The other interesting element was that the transfers to the trusts were a part sale/part gift transaction. Only the excess of the total defined transfer to the trusts over the consideration paid by the trusts constituted a gift. The IRS argued that the formula clauses were invalid because they were not reached at arm’s length. An important aspect of the court’s decision to nonetheless find an arm’s length transaction was the sale element. Pursuant to the sale, the trusts incurred economic and business risk – if the value of the stock used in the initial computation turned out to be too low, more shares would pass out of the trusts and go to the charitable fund.
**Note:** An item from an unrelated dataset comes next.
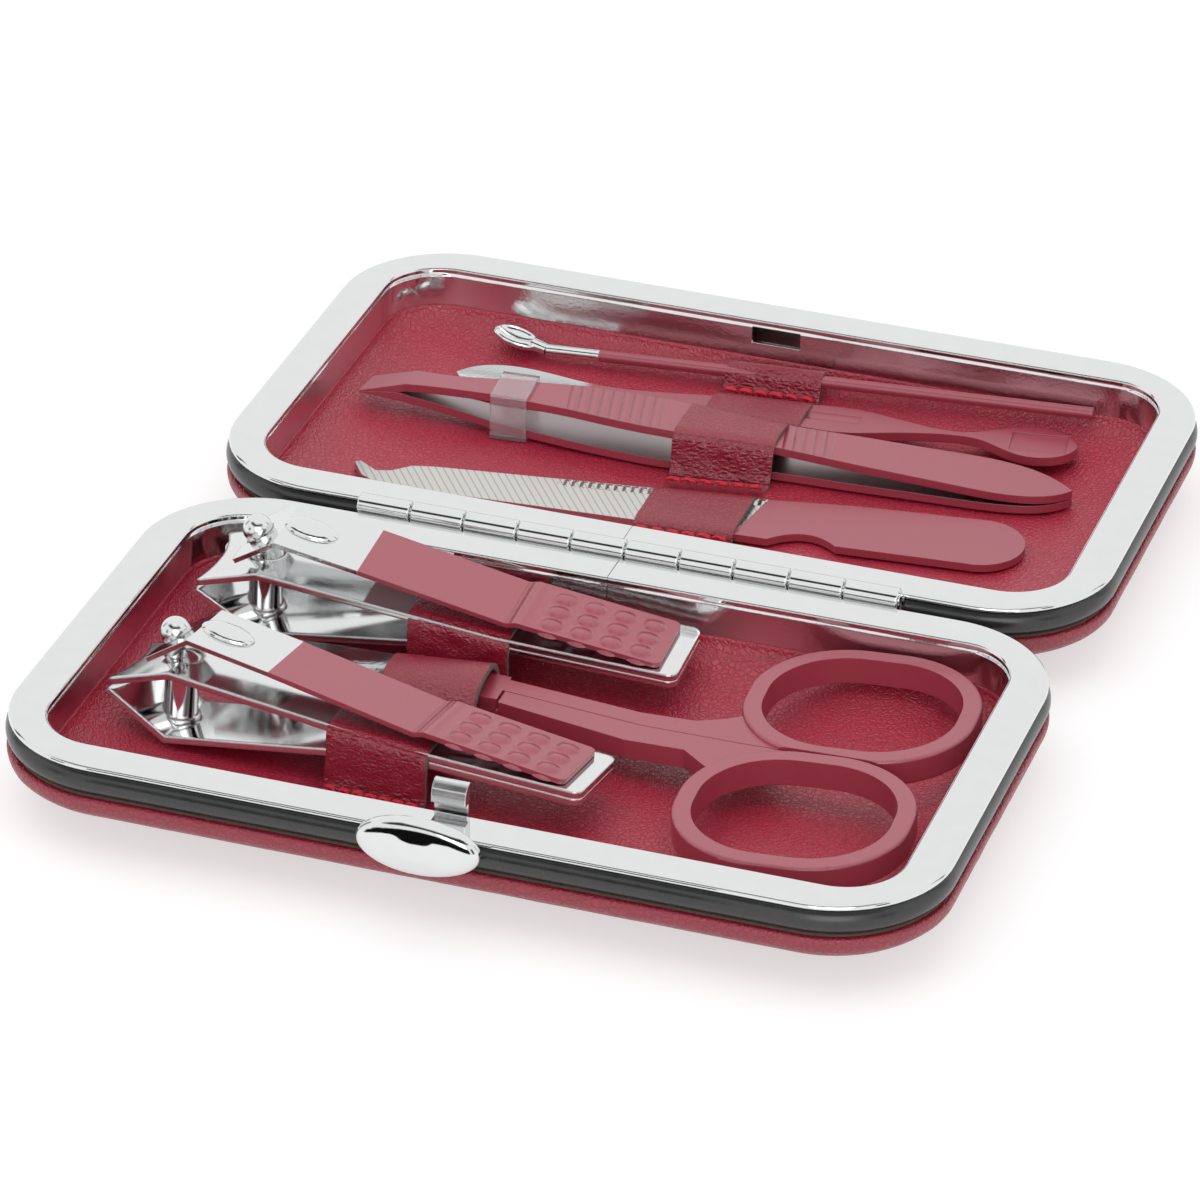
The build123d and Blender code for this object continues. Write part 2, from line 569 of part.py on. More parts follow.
def arm_sections():
    """Underside line of each tweezers arm in side view (x, z), tip to tail."""
    upper = [(-47.2, -5.9), (-41.5, -4.85), (-30, -3.85), (-20, -3.65), (-8, -3.8), (5, -4.45),
             (20, -5.55), (34, -6.5), (43, -6.95)]
    lower = [(-47.2, -6.15), (-41.5, -7.5), (-30, -8.75), (-20, -9.05), (-8, -9.1), (5, -9.1),
             (20, -9.1), (34, -9.1), (43, -9.1)]
    return upper, lower


def arm_plan():
    upper = Spline((-41.5, 43.2), (-30, 43.0), (-18.8, 44.5), (-8, 45.0), (6, 45.0), (15, 46.4),
                   (25, 47.8), (34, 48.6), (42.4, 45.2))
    lower = Spline((42.4, 45.2), (40, 42.6), (33.8, 40.6), (27.2, 40.1), (13, 39.3), (4, 38.8),
                   (-7, 37.3), (-18, 37.7), (-29, 38.6), (-37.6, 39.3), (-42, 39.3))
    tip = Polyline((-42, 39.3), (-47.3, 37.6), (-46.8, 41.7), (-41.5, 43.2))
    return Pos(0, 0, -12) * extrude(make_face([upper, lower, tip]), 12)


def arm_top(x):
    """Height of the upper arm's top face."""
    line = arm_sections()[0]
    for (x0, z0), (x1, z1) in zip(line, line[1:]):
        if x0 <= x <= x1:
            return z0 + (z1 - z0) * (x - x0) / (x1 - x0) + ARM_SHEET


def tweezers_parts():
    top_line, low_line = arm_sections()
    plan = arm_plan()
    upper_face = polygon(top_line + offset_line(top_line, -ARM_SHEET)[::-1], Plane.XZ)
    lower_face = polygon(low_line + offset_line(low_line, ARM_SHEET)[::-1], Plane.XZ)
    # the two tips meet on this line, the tails on the weld at the right
    split = [(-48, -6.0), (-46.2, -6.02), (-30, -6.3), (0, -7.0), (36, -8.03), (44, -8.03)]
    above = extrude(polygon(split + [(44, 0), (-48, 0)], Plane.XZ), -60)
    under = extrude(polygon(split + [(44, -12), (-48, -12)], Plane.XZ), -60)
    upper = extrude(upper_face, -60) & plan & (Pos(0, 0, 0.02) * above)
    lower = extrude(lower_face, -60) & plan & (Pos(0, 0, -0.02) * under)
    for x in [-20.3 + i * 1.35 for i in range(9)] + [7.4 + i * 1.3 for i in range(5)]:
        centre_z = arm_top(x) + RIB_RADIUS - RIB_DEPTH
        rib = Pos(x, 41.5, centre_z) * Rot(Z=12) * Rot(X=90) * Cylinder(RIB_RADIUS, 16)
        upper = upper - rib
    save_tool("tweezers_upper_arm", upper, -1)
    save_tool("tweezers_lower_arm", lower, -1)

    # clear sleeve slid over both arms: a thin flattened tube
    height = 5.95
    inside = Box(SLEEVE_LENGTH + 1, 6.6 - 2 * SLEEVE_WALL, height - 2 * SLEEVE_WALL)
    tube = Box(SLEEVE_LENGTH, 6.6, height) - inside
    save_tool("tweezers_tip_guard", Pos(-27.9, 40.9, -6.3) * Rot(Z=4) * tube, -1)


# ---- straps ----
def strap(x0, under0, x1, under1):
    """One strip pressed down on the lining between the tools, looped over each."""
    near = bent_strip(under0, STRAP, Plane.YZ.offset(x0))
    far = bent_strip(under1, STRAP, Plane.YZ.offset(x1))
    return loft([near, far], ruled=True)


def strap_parts():
    f = FLOOR_Z + 0.02
    right = [(-50.5, f), (-49.0, f), (-48.3, -2.2), (-36.5, -3.3), (-36.1, f), (-33.3, f),
             (-32.6, -5.0), (-29.4, -2.7), (-25.6, -2.5), (-23.0, -4.4), (-22.7, f), (-20.5, f),
             (-20.2, -2.6), (-8.6, -2.1), (-8.4, -6.5)]
    left = [(-49.9, f), (-48.3, f), (-47.4, -1.4), (-35.6, -2.5), (-35.2, f), (-32.6, f),
            (-31.7, -5.9), (-28.2, -4.2), (-25.2, -4.2), (-22.9, -5.1), (-22.7, f), (-20.8, f),
            (-20.5, -1.4), (-8.9, -0.9), (-8.7, -6.4)]
    save_tool("base_loop_strap", strap(BASE_STRAP_X, left, BASE_STRAP_X + STRAP_WIDTH, right))
    left = [(20.0, f), (21.1, f), (21.6, -7.7), (30.6, -7.7), (31.1, f), (35.7, f), (36.5, -3.4),
            (45.4, -3.4), (45.9, f), (48.4, f), (48.6, -6.8), (55.4, -6.8), (55.8, -8.85),
            (57.9, -8.25), (58.4, -5.2), (60.8, -5.2), (61.1, -5.9)]
    right = [(20.6, f), (22.0, f), (22.5, -7.7), (32.4, -7.7), (33.0, f), (37.6, f), (38.4, -4.0),
             (45.3, -4.0), (45.9, f), (49.1, f), (49.3, -6.6), (56.2, -6.6), (56.5, -8.7),
             (58.3, -8.1), (58.8, -4.7), (61.1, -4.7), (61.25, -5.8)]
    save_tool("lid_loop_strap", strap(LID_STRAP_X, left, LID_STRAP_X + STRAP_WIDTH, right), -1)


case_parts()
clasp_parts()
clipper_parts()
scissors_parts()
save_tool("nail_file", nail_file(), -1)
save_tool("cuticle_pusher", cuticle_pusher(), -1)
save_tool("ear_pick", ear_pick(), -1)
tweezers_parts()
strap_parts()
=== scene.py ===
import bpy
import math
from mathutils import Matrix, Vector, noise


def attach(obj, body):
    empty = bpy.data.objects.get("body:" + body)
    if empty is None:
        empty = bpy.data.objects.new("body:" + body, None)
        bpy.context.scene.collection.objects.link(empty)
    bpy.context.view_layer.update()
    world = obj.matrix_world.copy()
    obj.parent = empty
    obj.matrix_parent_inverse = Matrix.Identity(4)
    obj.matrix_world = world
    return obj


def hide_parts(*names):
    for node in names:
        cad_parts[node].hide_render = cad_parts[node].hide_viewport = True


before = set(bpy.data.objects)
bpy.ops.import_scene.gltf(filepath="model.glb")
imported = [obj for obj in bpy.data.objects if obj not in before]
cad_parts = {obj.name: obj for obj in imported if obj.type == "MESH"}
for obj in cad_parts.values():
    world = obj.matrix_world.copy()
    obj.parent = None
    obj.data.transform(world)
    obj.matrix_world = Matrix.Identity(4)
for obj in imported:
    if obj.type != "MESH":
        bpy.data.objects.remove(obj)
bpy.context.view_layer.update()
MM = 0.001

# Lengths are in millimetres about the drawing's origin: the hinge line, with z = 0 on the flanges.
HALF_HEIGHT = 11.6           # height of the flanges over the table
HINGE_Y = 1.825              # place of the hinge line in the shared frame
FRAME_LENGTH, FRAME_WIDTH, FRAME_GAP = 110.0, 65.5, 3.4
FLANGE_WIDTH, WELL_CORNER, OUTER_CORNER = 4.9, 7.2, 14.0
WALL_DEPTH, FLOOR_Z = 5.2, -9.4
DISH_INSET = 10.0            # run of the well's rounding from wall to floor
DISH_ROUNDING = 0.1          # growth of the well's corner radius per mm of inset
HALF_Y = -(FRAME_GAP + FRAME_WIDTH) / 2
STRAP = 0.8                  # thickness of the loop leather
RING_POINTS = 320            # points round a rounded rectangle

CRIMSON = (0.33, 0.010, 0.034)
# LINING is the lining leather's crimson, set brighter than its own tone to make up for the shade in
# the deep wells: partly painted light.
LINING = (0.47, 0.02, 0.055)
COAT = (0.355, 0.042, 0.072)
COAT_ROUGHNESS = 0.33
STEEL = (0.76, 0.77, 0.77)
WHITE = (1, 1, 1)


def place(x, y, z):
    """A point of the drawing, as metres in the shared frame."""
    return Vector((x, y + HINGE_Y, z + HALF_HEIGHT)) * MM


# ---------------------------------------------------------------- camera, floor and light
def make_camera():
    """The camera, at the photograph's viewing angle."""
    eye = place(208.89, -663.37, 388.42)
    right = Vector((0.94889455, 0.31498749, 0.01954521))
    back = Vector((0.26476534, -0.82824616, 0.49387005))
    up = back.cross(right)
    data = bpy.data.cameras.new("camera")
    data.sensor_width, data.lens = 36, 203.688
    data.clip_start, data.clip_end = 0.05, 20
    camera = bpy.data.objects.new("camera", data)
    bpy.context.scene.collection.objects.link(camera)
    rows = Matrix((right, up, back)).transposed().to_4x4()
    camera.matrix_world = Matrix.Translation(eye) @ rows
    bpy.context.scene.camera = camera


def node(tree, kind, **values):
    """A new node; each value is set as a property or, failing that, as an input."""
    made = tree.nodes.new(kind)
    for key, value in values.items():
        if key in made.bl_rna.properties:
            setattr(made, key, value)
        else:
            made.inputs[key.replace("_", " ")].default_value = value
    return made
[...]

It is important to note that the subject case is appealable to the 5th Circuit Court of Appeals – the same circuit as McCord. Thus, issues as to applicability of this case to cases arising in other circuits still remain. However, the case is still important because it was not a mere repeat of McCord. The Tax Court considered, and was not persuaded by, two arguments of the IRS that were not considered in McCord. Those two arguments were the public policy and lack of arms-length dealings discussed above. Further, the court also noted with approval the application of a similar clause in regard to a disclaimer in Estate of Christiansen, 586 F3d 1061 (8th Cir 2009), which should help bolster support for the use of such clauses outside of the 5th Circuit.